North Korea's announced intention to test launch a multi-stage
missile has prompted the most serious crisis on the Korean peninsula since
the nuclear confrontation of 1993. If the test is conducted, the US, Japan
and South Korea have threatened unspecified sanctions. If these include
a freeze on funding to the Korean Peninsula Energy Development Organisation,
the future of the 'Agreed Framework' which resolved the 1993 nuclear crisis
will be at risk. In both Japan and the US an intense debate is raging
on whether to continue to offer Pyongyang further inducements in the hope
that its behaviour will improve, or whether the time has come to punish
a regime that shows no inclination to alter its policy in the light of
the concerns of its neighbours.
The three powers have agreed on the outlines of
a 'package deal', prepared by former Defense Secretary and Korean policy
coordinator William Perry. Even though Perry himself has discussed the
package with the North Korean authorities, the details have yet to be
made public.
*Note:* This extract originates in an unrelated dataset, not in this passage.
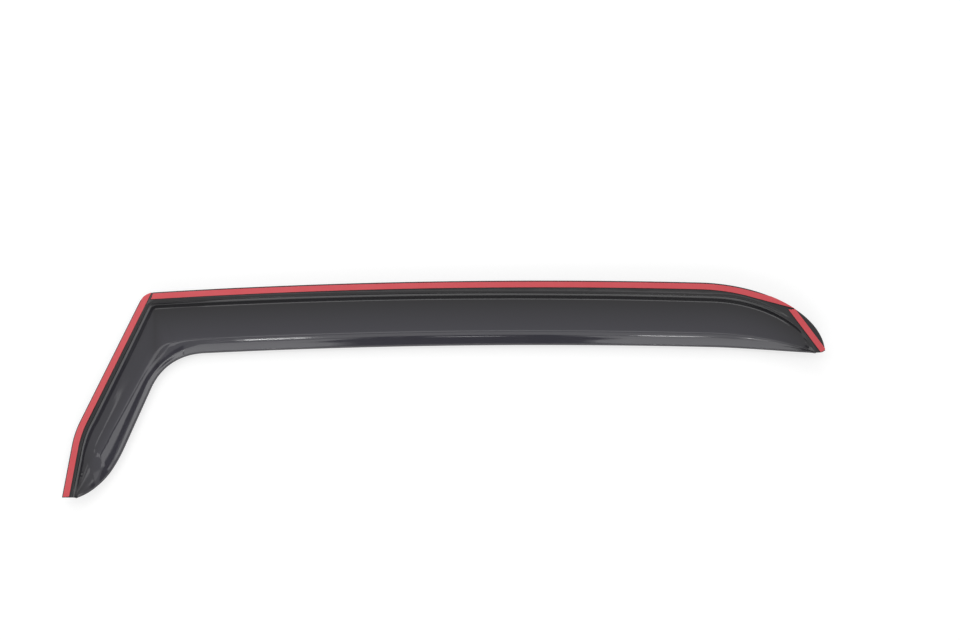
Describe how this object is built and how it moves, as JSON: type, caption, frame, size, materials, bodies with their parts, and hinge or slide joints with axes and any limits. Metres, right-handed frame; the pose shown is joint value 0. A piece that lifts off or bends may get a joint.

The United States and South Korea were waiting for the conclusion
of the August round of the 'Four Party Talks' (involving the two Koreas,
the US, and China) which recently concluded. It is reported that North
Korea will be offered new and broader incentives, possibly even including
diplomatic relations, in exchange for security reassurances and restraint
in the development of offensive technologies. But the Perry package may
not be offered if North Korea continues with its missile program. This
paper argues that if a quarantine is placed on North Korea, any chance
to change the North Korean system-which would be the only step that would
defuse the Korean issue permanently-would be lost.
Since October 1994 North Korea's nuclear program has
been constrained by the conditions of the 'Agreed Framework'. Up to that
time and in breach of its multi-lateral Nuclear Non-Proliferation Treaty
(NPT) obligations, North Korea was developing a clandestine weapons capability.
This is now frozen under an agreement that has required the United States
to establish a multi-lateral agency-Korean Peninsula Energy Development
Organisation (KEDO)-to construct two reactors of an international standard
inside North Korea. The European Union (EU) and other countries have donated
funds towards the operating costs of KEDO; so far, Australia, in the interests
of encouraging regional non-proliferation, has contributed A$11 million.
Aside from their much greater safety characteristics, the reactors to
be constructed are regarded as less weapons applicable because they will
depend upon imported fuel and thus upon an external fuel cycle which can
be interdicted if required.
This agreement defused the 1993 crisis but is less than
ideal. North Korea, so far, has evaded the obligation of transparency
that it owes to all other NPT signatories. Indeed, North Korea will only
be required to comply with full International Atomic Energy Agency (IAEA)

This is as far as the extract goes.